■ **PROBLEM REQUIREMENTS**: In the listing below, find every line with the string "axes" and pull it out.

━━ SOURCE EXCERPT ━━

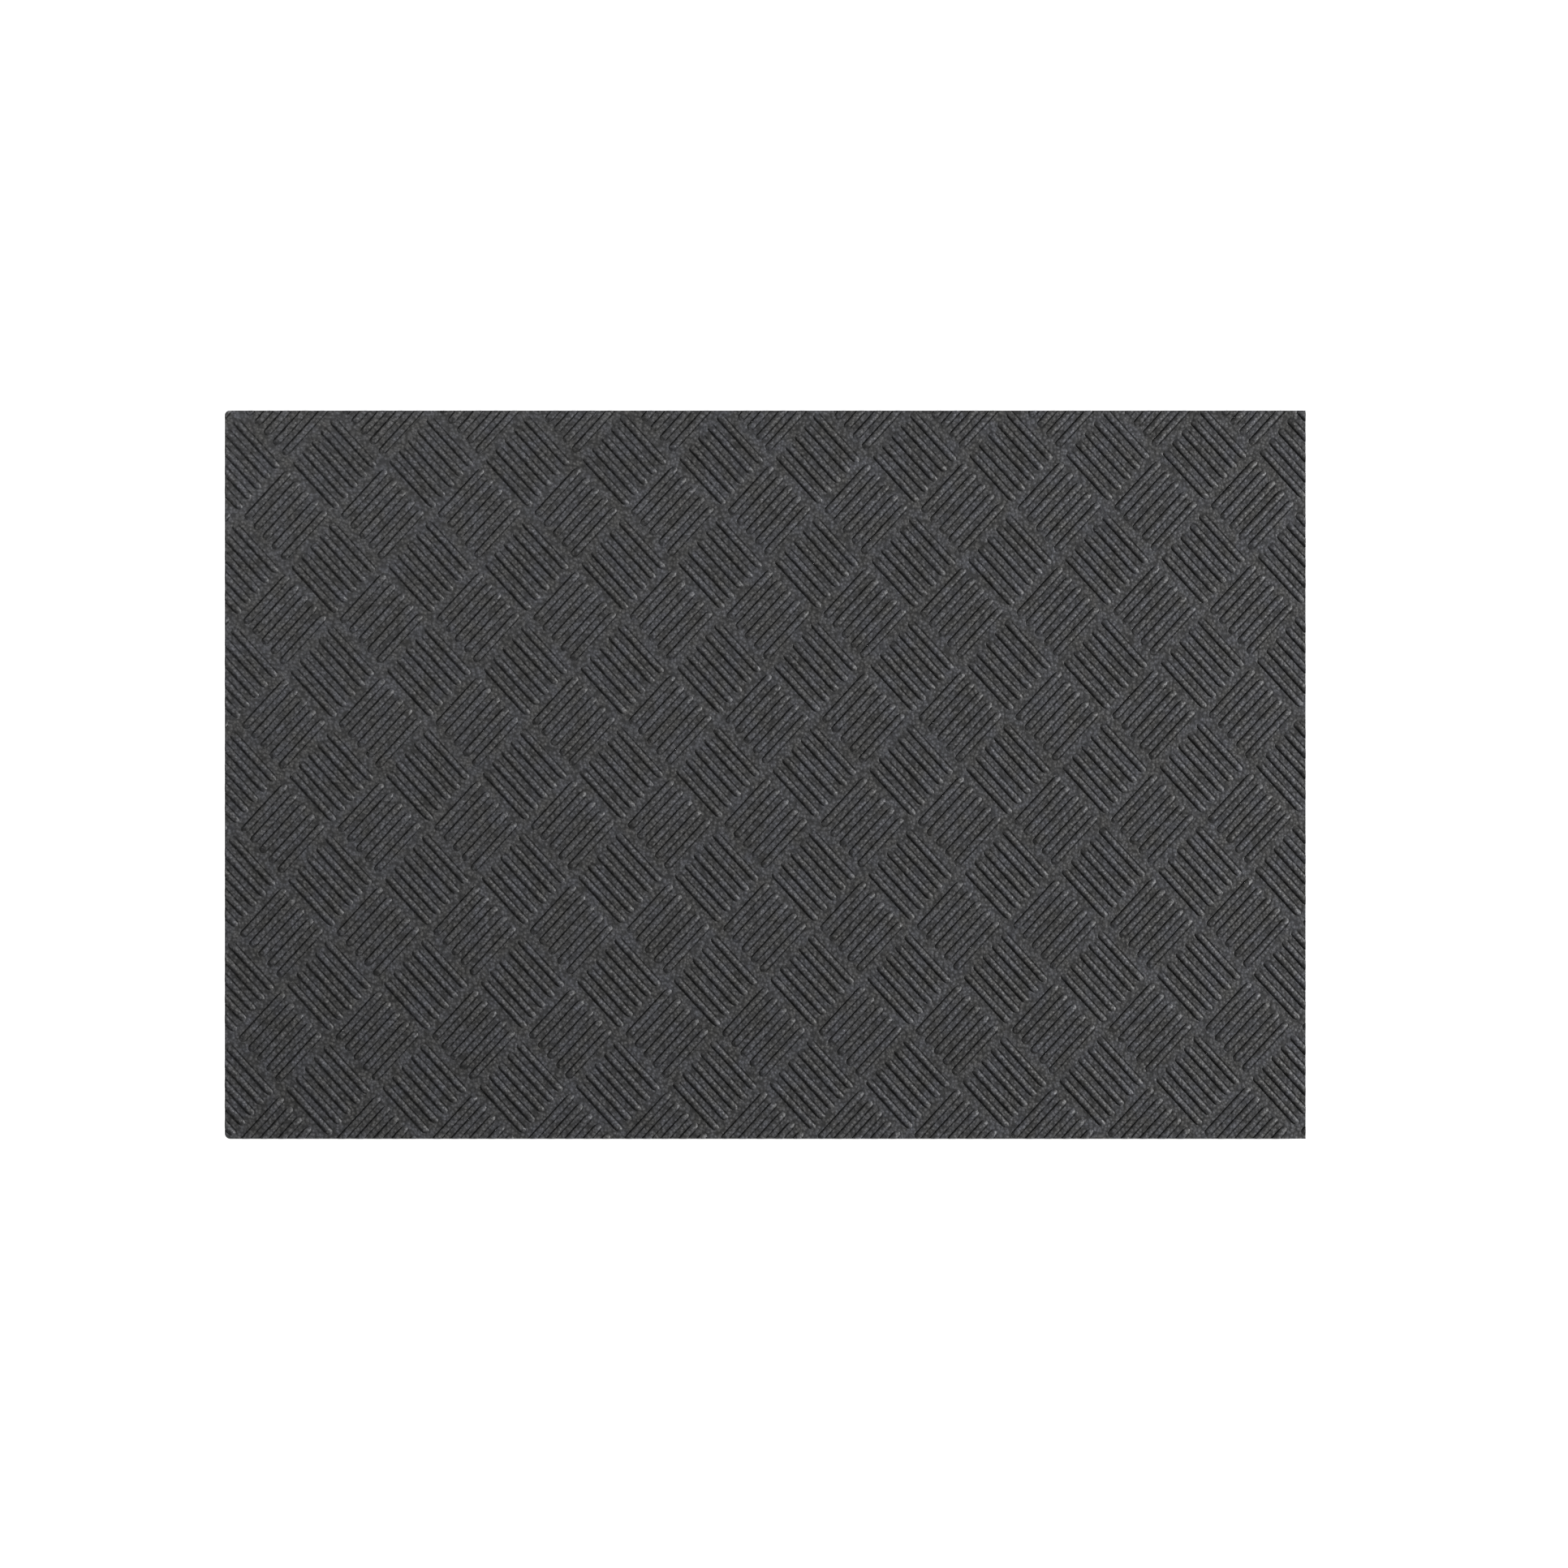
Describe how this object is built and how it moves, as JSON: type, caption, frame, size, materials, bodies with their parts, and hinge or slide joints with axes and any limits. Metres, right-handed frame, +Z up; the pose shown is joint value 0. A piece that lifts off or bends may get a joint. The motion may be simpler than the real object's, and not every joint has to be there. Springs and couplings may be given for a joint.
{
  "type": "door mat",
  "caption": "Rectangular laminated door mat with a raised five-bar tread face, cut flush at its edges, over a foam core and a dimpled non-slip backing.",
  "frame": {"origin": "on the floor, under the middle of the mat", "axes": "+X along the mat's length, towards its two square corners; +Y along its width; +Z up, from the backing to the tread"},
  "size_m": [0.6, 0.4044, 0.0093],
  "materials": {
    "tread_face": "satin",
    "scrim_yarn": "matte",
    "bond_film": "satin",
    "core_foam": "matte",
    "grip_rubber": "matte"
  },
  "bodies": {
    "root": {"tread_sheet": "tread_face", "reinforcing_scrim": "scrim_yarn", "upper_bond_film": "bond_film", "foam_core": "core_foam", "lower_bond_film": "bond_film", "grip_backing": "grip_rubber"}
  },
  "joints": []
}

━━━

■ **EXERCISE RESULT**:
Describe how this object is built and how it moves, as JSON: type, caption, frame, size, materials, bodies with their parts, and hinge or slide joints with axes and any limits. Metres, right-handed frame, +Z up; the pose shown is joint value 0. A piece that lifts off or bends may get a joint. The motion may be simpler than the real object's, and not every joint has to be there. Springs and couplings may be given for a joint.
  "frame": {"origin": "on the floor, under the middle of the mat", "axes": "+X along the mat's length, towards its two square corners; +Y along its width; +Z up, from the backing to the tread"},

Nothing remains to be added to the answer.